What Is CPI in Marketing: Calculation and Strategies

Cost Per Install (CPI) is a foundational metric in digital advertising, particularly concerning mobile application user acquisition. It represents the specific financial outlay an advertiser makes to secure a single download and initial launch of their application by a new user. This measurement is instrumental in assessing the effectiveness and efficiency of marketing expenditures aimed at expanding an app’s user base. Understanding the dynamics of CPI is important for marketers who must navigate the complex and competitive landscape of mobile advertising to achieve sustainable growth.

Defining Cost Per Install

Cost Per Install is a performance-based pricing model where the advertiser agrees to pay a predetermined or bid amount only after a user successfully installs and opens the mobile application. This model is distinct because the transaction is triggered by a conversion event, rather than a passive metric like an impression or a click. CPI is the dominant method for compensating media sources, such as social media platforms, search engines, and specialized ad networks, that deliver new users to an app. This conversion-focused payment structure ensures that the advertising spend is directly linked to the acquisition of new users, making it a highly accountable metric. The CPI model is widely adopted because it shifts the risk of poor ad performance away from the advertiser and onto the ad network or publisher.

The Calculation and Mechanics of CPI

The calculation of Cost Per Install is straightforward, providing the clear average cost for each user acquired through paid channels. The formula involves dividing the total amount spent on advertising by the total number of resulting installs during the campaign period. This is expressed as CPI = Total Advertising Spend / Total Number of Installs. The total spend includes media buying fees, creative production expenses, and platform bidding costs. This figure reflects the campaign’s efficiency and can be used to compare the performance of different ad channels or creative variations against each other.

Why CPI is a Metric for Mobile Marketing

Tracking CPI offers immediate visibility into the financial sustainability of a mobile marketing campaign, moving beyond simple metrics like impressions or clicks. The metric assists in precise budget allocation by revealing which channels acquire users most efficiently, allowing for greater investment in high-performing sources. When CPI is analyzed in conjunction with metrics like LTV (Lifetime Value), it provides foundational data for forecasting the Return on Investment (ROI) of user acquisition efforts. Maintaining a CPI that is lower than the predicted LTV of an average user is required for ensuring the long-term profitability and scalability of the application’s growth strategy.

Factors That Influence CPI

The actual Cost Per Install is not a fixed rate and fluctuates based on market dynamics. Geographical location is a significant factor; Tier 1 countries like the United States and Western Europe command higher CPIs due to greater user spending power and intense competition among advertisers. The choice of platform also plays a role, as iOS users often have a higher CPI than Android users due to their higher average LTV. Competition and seasonality greatly influence costs, with CPIs spiking during high-demand periods such as the holiday season or major sales events. Furthermore, the quality of the ad creative impacts the click-through rate, which can raise or lower the cost.

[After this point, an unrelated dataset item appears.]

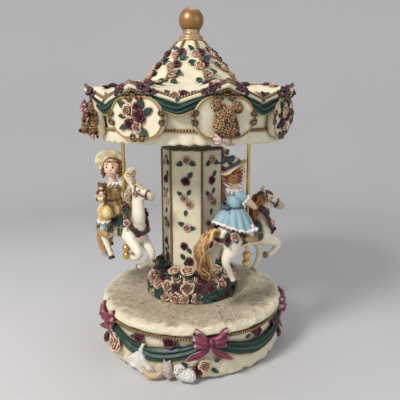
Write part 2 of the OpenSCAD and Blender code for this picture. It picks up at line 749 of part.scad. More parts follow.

Strategies for Optimizing and Lowering CPI

Marketers manage CPI by optimizing the entire user acquisition funnel, starting with rigorous testing of creative assets. A/B testing various ad creatives, including video formats and interactive playables, helps identify the highest-converting messages, improving the click-to-install rate and lowering the effective CPI. Refined targeting is another tool, involving the use of first-party data to create precise lookalike and custom audiences based on existing high-value users. Improving App Store Optimization (ASO) is equally important, as a well-optimized product page improves the conversion rate from an ad click to a completed install, reducing the number of paid clicks required. Diversifying traffic sources across multiple ad networks and platforms helps mitigate the high costs associated with relying on a single competitive channel. Marketers also leverage rewarded ad models, where users receive an in-app benefit for installing the app, which often delivers a lower CPI than non-rewarded traffic.

CPI Compared to Other Key Marketing Metrics

While CPI measures the cost of a single app install, it exists within a larger ecosystem of cost metrics covering different stages of the user funnel. Cost Per Action (CPA) is a broader term referring to the cost of any desired user action, such as a subscription or purchase; CPI is a specific subset of CPA where the action is the install. Cost Per Click (CPC) represents the amount paid when a user clicks on an advertisement, occurring earlier in the funnel. Cost Per Mille (CPM), or cost per thousand impressions, is based purely on ad visibility, where the advertiser pays regardless of user interaction or install. CPI is uniquely focused on the ultimate conversion event of the install, providing a direct measurement of user acquisition cost.